• WHAT YOU SHOULD DO:
Each line containing the word "pose" must be reported.

• INPUT ROWS:
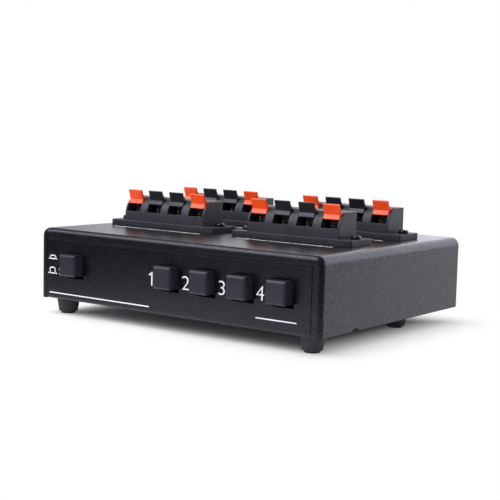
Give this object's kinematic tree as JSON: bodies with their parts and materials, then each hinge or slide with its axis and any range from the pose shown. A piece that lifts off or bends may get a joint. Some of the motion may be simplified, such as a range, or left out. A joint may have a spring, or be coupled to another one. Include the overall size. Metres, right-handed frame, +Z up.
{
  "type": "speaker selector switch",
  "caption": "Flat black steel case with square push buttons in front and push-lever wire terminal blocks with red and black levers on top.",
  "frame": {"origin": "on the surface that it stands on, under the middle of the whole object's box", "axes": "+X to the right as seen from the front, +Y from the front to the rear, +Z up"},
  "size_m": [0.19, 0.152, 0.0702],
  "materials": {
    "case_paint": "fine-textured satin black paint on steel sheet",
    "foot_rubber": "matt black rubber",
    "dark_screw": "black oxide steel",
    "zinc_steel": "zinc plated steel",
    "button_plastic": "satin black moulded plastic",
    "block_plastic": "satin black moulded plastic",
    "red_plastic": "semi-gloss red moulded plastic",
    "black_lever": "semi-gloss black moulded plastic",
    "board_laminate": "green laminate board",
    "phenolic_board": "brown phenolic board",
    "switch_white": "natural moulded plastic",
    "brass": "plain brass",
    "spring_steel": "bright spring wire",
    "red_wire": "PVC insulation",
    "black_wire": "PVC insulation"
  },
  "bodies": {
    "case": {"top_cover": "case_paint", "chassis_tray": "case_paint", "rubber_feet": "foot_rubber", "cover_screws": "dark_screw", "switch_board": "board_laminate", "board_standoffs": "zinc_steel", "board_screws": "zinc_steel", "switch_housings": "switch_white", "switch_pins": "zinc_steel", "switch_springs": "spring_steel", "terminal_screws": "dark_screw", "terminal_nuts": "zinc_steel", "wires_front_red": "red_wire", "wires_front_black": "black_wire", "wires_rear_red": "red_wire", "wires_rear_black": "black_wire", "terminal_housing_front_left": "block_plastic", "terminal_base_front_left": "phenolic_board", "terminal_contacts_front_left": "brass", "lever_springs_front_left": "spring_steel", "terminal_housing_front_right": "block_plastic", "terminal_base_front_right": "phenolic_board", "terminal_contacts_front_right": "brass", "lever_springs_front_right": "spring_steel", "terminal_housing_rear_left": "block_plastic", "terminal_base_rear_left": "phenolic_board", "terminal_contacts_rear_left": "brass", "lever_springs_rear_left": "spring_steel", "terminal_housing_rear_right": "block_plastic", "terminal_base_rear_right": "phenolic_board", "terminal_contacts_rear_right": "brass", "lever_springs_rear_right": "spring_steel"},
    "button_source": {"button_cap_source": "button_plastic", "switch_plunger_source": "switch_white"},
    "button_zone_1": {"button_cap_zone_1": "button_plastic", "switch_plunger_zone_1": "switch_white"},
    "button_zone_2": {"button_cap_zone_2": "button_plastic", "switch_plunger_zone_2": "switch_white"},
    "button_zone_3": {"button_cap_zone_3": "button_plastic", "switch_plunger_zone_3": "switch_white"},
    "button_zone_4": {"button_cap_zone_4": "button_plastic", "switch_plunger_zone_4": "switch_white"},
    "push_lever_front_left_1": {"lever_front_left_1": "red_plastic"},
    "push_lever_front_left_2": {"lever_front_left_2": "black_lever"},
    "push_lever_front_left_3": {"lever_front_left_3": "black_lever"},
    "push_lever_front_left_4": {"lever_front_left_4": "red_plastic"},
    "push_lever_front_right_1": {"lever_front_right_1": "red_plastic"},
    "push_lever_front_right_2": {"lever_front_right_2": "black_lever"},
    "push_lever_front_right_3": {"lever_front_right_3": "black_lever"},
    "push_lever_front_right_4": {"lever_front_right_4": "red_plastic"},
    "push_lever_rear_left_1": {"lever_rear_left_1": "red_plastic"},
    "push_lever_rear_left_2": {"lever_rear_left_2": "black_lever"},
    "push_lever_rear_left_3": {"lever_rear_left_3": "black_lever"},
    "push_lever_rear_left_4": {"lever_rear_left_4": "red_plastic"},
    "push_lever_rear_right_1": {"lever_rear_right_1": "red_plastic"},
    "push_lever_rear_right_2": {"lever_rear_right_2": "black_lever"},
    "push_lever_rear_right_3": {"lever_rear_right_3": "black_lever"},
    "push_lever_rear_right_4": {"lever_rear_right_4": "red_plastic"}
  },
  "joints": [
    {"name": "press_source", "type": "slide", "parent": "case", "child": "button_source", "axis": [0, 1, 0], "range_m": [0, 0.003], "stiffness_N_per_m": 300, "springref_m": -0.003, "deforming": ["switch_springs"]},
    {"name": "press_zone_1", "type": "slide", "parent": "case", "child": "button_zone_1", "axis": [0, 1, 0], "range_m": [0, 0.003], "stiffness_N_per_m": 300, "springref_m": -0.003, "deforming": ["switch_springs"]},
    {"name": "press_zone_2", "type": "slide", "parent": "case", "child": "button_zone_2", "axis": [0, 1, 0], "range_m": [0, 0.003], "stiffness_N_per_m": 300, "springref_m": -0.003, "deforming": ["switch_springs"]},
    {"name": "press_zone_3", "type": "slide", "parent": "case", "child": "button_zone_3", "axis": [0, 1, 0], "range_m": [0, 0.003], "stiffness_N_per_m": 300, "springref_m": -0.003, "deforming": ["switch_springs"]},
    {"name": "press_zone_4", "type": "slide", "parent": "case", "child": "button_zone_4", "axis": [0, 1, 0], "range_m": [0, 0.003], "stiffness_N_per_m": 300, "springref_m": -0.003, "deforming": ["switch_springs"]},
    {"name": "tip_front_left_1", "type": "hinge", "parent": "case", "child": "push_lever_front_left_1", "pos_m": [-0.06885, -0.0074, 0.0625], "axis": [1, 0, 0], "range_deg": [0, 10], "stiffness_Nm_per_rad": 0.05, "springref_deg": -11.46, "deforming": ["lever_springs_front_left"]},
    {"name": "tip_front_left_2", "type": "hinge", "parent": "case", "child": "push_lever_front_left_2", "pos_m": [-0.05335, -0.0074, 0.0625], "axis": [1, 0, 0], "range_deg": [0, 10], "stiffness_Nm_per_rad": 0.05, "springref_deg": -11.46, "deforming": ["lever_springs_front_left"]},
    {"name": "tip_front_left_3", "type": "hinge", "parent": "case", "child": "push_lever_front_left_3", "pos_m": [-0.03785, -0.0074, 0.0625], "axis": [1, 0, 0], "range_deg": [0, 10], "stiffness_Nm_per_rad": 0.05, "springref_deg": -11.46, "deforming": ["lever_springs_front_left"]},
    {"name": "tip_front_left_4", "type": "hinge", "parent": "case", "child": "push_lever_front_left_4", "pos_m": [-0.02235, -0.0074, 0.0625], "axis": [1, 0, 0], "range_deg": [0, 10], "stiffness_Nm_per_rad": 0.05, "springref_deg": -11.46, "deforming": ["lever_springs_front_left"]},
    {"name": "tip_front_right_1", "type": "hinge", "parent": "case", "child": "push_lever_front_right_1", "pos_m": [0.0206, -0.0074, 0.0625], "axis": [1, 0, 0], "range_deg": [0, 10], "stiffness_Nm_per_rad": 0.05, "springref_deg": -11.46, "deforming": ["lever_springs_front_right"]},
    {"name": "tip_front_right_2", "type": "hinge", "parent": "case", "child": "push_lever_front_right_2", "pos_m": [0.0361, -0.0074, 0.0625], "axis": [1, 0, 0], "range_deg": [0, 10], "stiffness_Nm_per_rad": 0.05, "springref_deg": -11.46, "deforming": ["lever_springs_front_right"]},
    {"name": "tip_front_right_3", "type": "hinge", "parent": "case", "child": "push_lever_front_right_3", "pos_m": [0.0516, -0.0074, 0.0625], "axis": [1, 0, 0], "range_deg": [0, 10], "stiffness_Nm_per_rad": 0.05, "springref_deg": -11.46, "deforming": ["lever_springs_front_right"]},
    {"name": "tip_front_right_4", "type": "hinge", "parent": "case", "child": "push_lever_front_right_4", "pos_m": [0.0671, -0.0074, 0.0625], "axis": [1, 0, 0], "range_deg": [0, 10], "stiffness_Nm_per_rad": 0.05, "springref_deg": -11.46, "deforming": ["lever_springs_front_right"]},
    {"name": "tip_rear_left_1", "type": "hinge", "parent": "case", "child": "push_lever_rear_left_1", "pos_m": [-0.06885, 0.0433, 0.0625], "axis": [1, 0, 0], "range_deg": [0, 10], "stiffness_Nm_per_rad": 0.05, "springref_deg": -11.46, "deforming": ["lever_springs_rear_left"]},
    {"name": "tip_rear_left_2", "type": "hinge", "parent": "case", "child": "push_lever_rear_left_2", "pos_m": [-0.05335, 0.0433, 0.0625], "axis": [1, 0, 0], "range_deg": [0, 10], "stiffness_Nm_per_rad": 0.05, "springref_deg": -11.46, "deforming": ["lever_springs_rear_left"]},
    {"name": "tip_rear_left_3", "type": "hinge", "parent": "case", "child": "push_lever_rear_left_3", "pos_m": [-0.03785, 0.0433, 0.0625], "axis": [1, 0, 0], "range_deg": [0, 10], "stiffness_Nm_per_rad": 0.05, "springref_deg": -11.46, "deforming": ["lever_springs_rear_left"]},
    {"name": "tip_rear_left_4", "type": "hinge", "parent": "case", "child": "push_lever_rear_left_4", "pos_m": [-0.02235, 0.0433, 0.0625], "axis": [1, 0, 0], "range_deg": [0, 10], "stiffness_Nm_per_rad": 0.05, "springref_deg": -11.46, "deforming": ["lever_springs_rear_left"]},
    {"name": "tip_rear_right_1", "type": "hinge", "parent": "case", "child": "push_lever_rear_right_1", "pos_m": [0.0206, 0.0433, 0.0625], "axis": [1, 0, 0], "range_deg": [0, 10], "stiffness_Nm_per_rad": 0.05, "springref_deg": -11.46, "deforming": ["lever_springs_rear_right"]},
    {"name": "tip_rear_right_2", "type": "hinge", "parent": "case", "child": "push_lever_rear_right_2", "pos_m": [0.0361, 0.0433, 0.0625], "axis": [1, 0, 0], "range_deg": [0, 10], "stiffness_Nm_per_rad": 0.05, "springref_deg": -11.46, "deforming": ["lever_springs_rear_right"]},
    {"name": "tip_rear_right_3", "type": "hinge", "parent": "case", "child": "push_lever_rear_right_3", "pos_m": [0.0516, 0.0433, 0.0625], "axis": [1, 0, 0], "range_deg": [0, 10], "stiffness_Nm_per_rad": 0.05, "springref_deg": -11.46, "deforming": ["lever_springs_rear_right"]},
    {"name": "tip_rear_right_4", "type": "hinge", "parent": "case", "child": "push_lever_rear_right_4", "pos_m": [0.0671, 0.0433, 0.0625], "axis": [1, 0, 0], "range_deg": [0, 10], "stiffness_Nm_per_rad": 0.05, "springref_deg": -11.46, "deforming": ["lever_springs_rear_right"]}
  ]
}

...

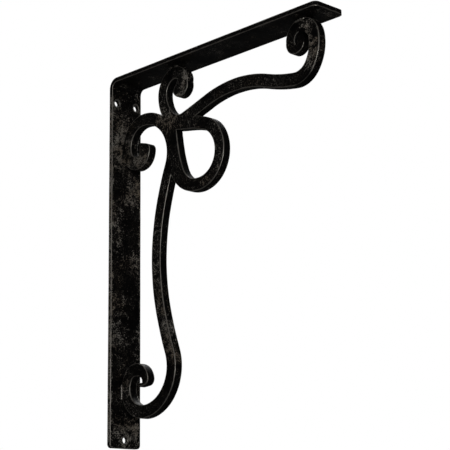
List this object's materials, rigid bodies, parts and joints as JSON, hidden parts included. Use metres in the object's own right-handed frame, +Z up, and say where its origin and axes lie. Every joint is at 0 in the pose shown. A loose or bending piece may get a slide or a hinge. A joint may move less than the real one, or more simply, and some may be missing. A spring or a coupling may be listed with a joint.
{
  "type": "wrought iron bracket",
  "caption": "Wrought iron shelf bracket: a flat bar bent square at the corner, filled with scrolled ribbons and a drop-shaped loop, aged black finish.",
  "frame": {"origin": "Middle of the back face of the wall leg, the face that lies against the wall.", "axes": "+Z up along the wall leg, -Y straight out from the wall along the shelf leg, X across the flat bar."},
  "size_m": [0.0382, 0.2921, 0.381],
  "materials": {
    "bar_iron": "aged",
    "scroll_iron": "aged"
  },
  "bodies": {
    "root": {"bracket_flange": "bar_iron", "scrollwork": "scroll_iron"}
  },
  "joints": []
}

* * *

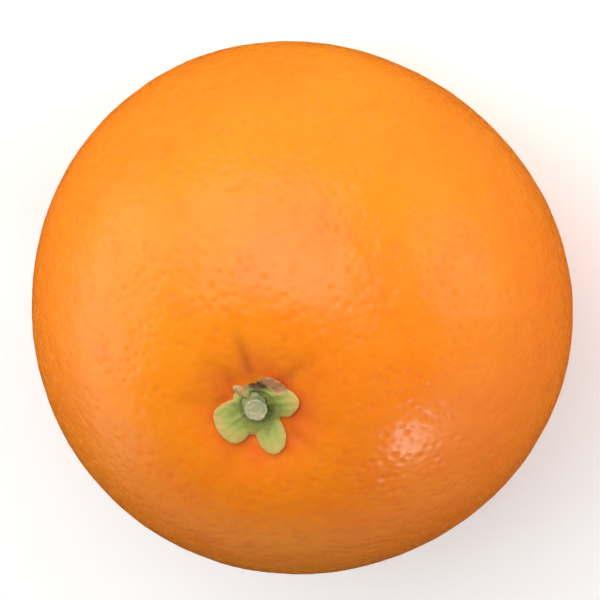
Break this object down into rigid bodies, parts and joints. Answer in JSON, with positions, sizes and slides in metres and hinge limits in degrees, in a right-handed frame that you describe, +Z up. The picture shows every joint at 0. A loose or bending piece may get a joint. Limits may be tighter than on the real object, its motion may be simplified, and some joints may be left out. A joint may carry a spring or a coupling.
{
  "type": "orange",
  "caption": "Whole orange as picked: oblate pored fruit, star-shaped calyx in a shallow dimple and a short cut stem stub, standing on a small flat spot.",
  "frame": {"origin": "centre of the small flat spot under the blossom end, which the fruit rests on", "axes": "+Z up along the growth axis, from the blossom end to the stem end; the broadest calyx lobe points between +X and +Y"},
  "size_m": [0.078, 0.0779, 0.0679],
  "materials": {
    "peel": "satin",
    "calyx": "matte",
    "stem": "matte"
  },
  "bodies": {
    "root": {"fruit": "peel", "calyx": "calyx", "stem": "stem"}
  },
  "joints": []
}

• THE REPLY:
Give this object's kinematic tree as JSON: bodies with their parts and materials, then each hinge or slide with its axis and any range from the pose shown. A piece that lifts off or bends may get a joint. Some of the motion may be simplified, such as a range, or left out. A joint may have a spring, or be coupled to another one. Include the overall size. Metres, right-handed frame, +Z up.
List this object's materials, rigid bodies, parts and joints as JSON, hidden parts included. Use metres in the object's own right-handed frame, +Z up, and say where its origin and axes lie. Every joint is at 0 in the pose shown. A loose or bending piece may get a slide or a hinge. A joint may move less than the real one, or more simply, and some may be missing. A spring or a coupling may be listed with a joint.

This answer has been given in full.